> [DO THIS] Quote precisely the run of lines opening with the line containing "extrude(amount=humidifier_height - humidifier_wall" and closing with the line containing "bpy.data.objects.remove(obj)", and nothing else.

> [RECORDS FOR PROCESSING]
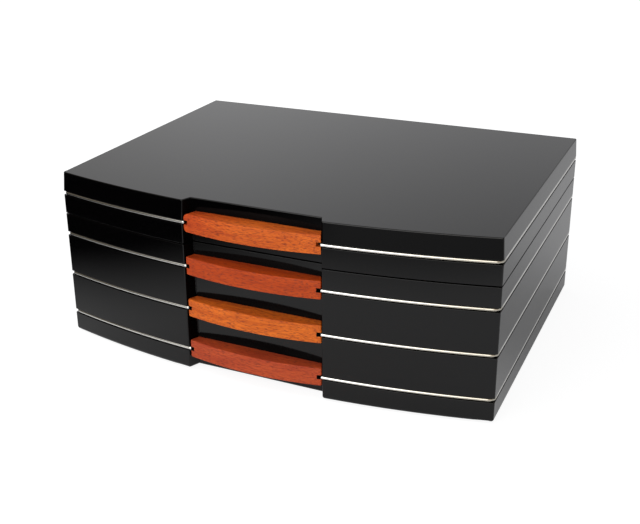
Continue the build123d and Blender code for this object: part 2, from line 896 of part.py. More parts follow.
with BuildPart() as humidifier_foam:
    with BuildSketch(Plane.XY.offset(humidifier_bottom + grille_thickness)):
        add(humidifier_plan(humidifier_wall))
    extrude(amount=humidifier_height - humidifier_wall - grille_thickness)
keep(humidifier_foam, "humidifier_foam")

with BuildPart() as humidifier_grille:
    with BuildSketch(Plane.XY.offset(humidifier_bottom)):
        add(humidifier_plan(humidifier_wall))
        with Locations((0, humidifier_y)):
            with GridLocations(grille_pitch, grille_slot_length, grille_slots, 1):
                SlotOverall(
                    grille_slot_length, grille_slot_width, rotation=90, mode=Mode.SUBTRACT
                )
    extrude(amount=grille_thickness)
keep(humidifier_grille, "humidifier_grille")
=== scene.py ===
import math

import bmesh
import bpy
from mathutils import Euler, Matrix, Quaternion, Vector


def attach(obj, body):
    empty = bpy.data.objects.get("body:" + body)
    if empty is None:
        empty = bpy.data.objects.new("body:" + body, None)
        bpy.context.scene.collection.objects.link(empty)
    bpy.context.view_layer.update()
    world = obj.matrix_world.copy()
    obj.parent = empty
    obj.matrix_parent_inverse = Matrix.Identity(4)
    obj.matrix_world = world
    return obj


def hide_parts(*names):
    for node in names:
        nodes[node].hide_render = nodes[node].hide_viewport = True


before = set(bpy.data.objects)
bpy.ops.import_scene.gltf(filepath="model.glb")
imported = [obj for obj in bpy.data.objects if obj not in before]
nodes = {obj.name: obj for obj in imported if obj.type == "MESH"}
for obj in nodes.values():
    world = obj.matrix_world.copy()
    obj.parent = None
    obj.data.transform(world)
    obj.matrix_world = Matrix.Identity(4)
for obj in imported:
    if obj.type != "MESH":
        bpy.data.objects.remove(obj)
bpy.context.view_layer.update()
scene = bpy.context.scene
scene.view_settings.view_transform = "Standard"

# Camera
# It looks down on the front from the right, near enough for the far side to narrow. The picture
# was cropped a little off the middle of the lens, and the camera leaned by about a degree.
camera_place = (0.3902, -0.8858, 0.4806)
camera_azimuth = math.radians(26.00)
camera_elevation = math.radians(21.30)
camera_lean = math.radians(-1.03)
camera_lens = 56.52
camera_shift = (0.05, -0.06)
camera_reach = 50
bpy.ops.object.camera_add(location=camera_place)
camera = bpy.context.object
camera.name = "camera"
camera.rotation_mode = "QUATERNION"
aimed = Euler((math.pi / 2 - camera_elevation, 0, camera_azimuth)).to_quaternion()
camera.rotation_quaternion = aimed @ Quaternion((0, 0, 1), camera_lean)
camera.data.lens = camera_lens
camera.data.shift_x, camera.data.shift_y = camera_shift
camera.data.clip_end = camera_reach
scene.camera = camera

# Table
# A white table that the camera sees as plain white with a soft shadow. In reflections it shows a
# painted pool of light that falls off towards the front, sooner towards the front left, with a dim
# patch further out on the right, and a painted glow that is weaker away from the front. From below
# it is clear, so that the underside can be seen.
table_size = 12.0
table_under_felt = 0.0002
table_white = (0.82, 0.82, 0.82, 1)
table_shadow_share = (0.22, 0.22, 0.22, 1)
table_glow = (0.89, 1.0)
glow_from_to = (0.35, 1.1)
front_way = (0.0, -1.0, 0.0)
left_way = (-1.0, 0.0, 0.0)
corner_way = (-0.826, -0.565, 0.0)
front_falls = (0.36, 0.58)
front_share_far_out = 0.33
corner_falls = (0.24, 0.50)
far_patch_share = 0.36
far_patch_rises = (0.56, 0.68)
far_patch_falls_left = (0.02, 0.22)
painted_reflected_glow = 0.30
painted_glow_at_side = 0.3
side_to_front = (-0.05, 0.15)
mix_colour_sockets = (6, 7)
mix_result_socket = 2


def mesh_finished(piece, finish):
    """Gives a piece its finish and leaves nothing selected."""
    piece.data.materials.append(finish)
    bpy.ops.object.select_all(action="DESELECT")
    return piece


def link(tree, source, target):
    """Joins two sockets."""
    tree.links.new(source, target)


def fill(tree, socket, value):
    """Puts a plain value in a socket, or joins another socket to it."""
    if isinstance(value, bpy.types.NodeSocket):
        link(tree, value, socket)
    else:
        socket.default_value = value


def new_node(tree, kind, **settings):
    """Adds a node. A setting is an attribute of the node, or else fills a socket."""
    node = tree.nodes.new(kind)
    for name, value in settings.items():
        if hasattr(node, name):
            setattr(node, name, value)
        else:
            fill(tree, node.inputs[name.replace("_", " ")], value)
    return node


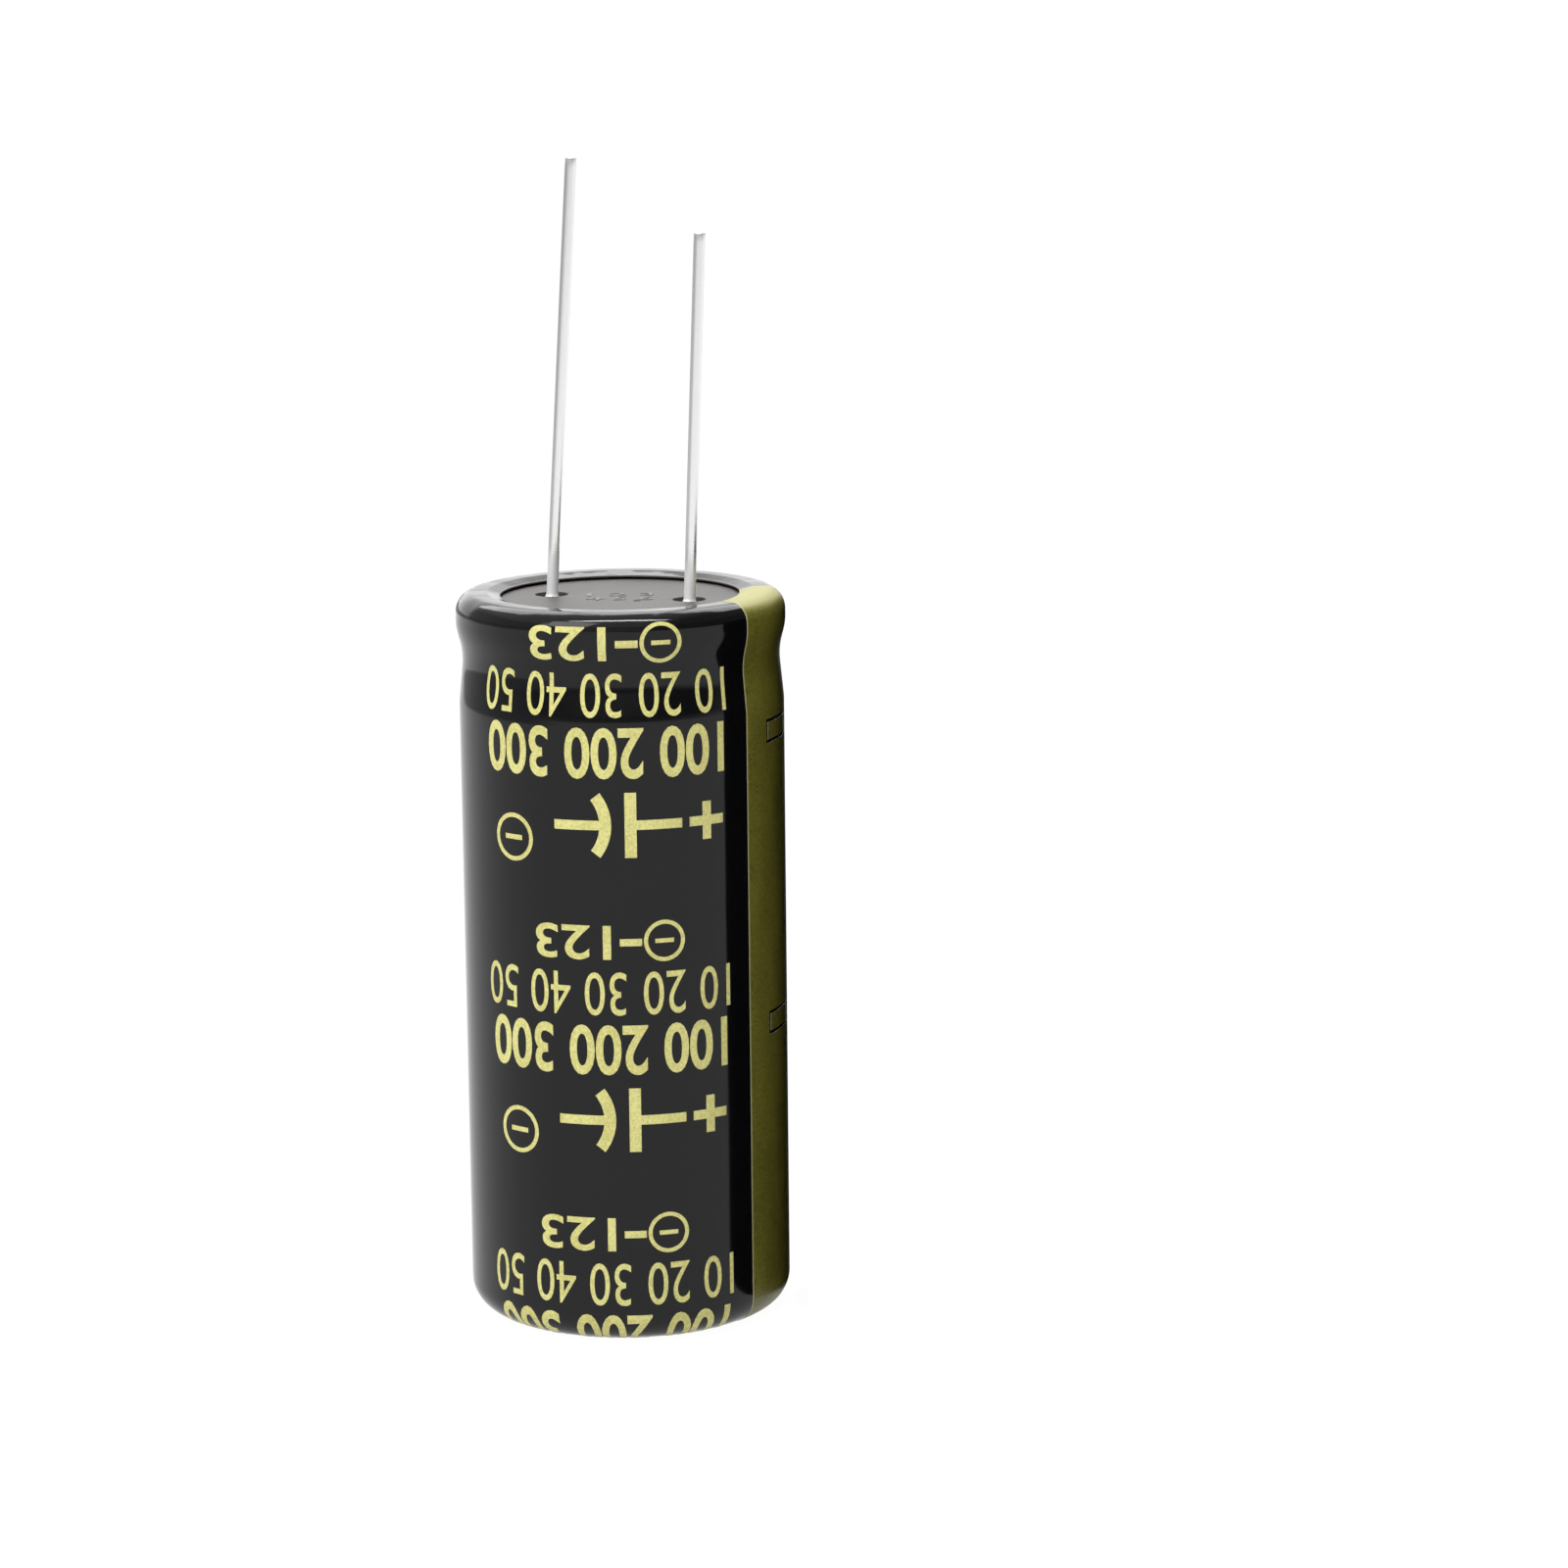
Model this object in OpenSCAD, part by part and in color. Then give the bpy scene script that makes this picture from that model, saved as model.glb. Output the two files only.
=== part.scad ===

> [FINAL ANSWER]
    extrude(amount=humidifier_height - humidifier_wall - grille_thickness)
keep(humidifier_foam, "humidifier_foam")

with BuildPart() as humidifier_grille:
    with BuildSketch(Plane.XY.offset(humidifier_bottom)):
        add(humidifier_plan(humidifier_wall))
        with Locations((0, humidifier_y)):
            with GridLocations(grille_pitch, grille_slot_length, grille_slots, 1):
                SlotOverall(
                    grille_slot_length, grille_slot_width, rotation=90, mode=Mode.SUBTRACT
                )
    extrude(amount=grille_thickness)
keep(humidifier_grille, "humidifier_grille")
=== scene.py ===
import math

import bmesh
import bpy
from mathutils import Euler, Matrix, Quaternion, Vector


def attach(obj, body):
    empty = bpy.data.objects.get("body:" + body)
    if empty is None:
        empty = bpy.data.objects.new("body:" + body, None)
        bpy.context.scene.collection.objects.link(empty)
    bpy.context.view_layer.update()
    world = obj.matrix_world.copy()
    obj.parent = empty
    obj.matrix_parent_inverse = Matrix.Identity(4)
    obj.matrix_world = world
    return obj


def hide_parts(*names):
    for node in names:
        nodes[node].hide_render = nodes[node].hide_viewport = True


before = set(bpy.data.objects)
bpy.ops.import_scene.gltf(filepath="model.glb")
imported = [obj for obj in bpy.data.objects if obj not in before]
nodes = {obj.name: obj for obj in imported if obj.type == "MESH"}
for obj in nodes.values():
    world = obj.matrix_world.copy()
    obj.parent = None
    obj.data.transform(world)
    obj.matrix_world = Matrix.Identity(4)
for obj in imported:
    if obj.type != "MESH":
        bpy.data.objects.remove(obj)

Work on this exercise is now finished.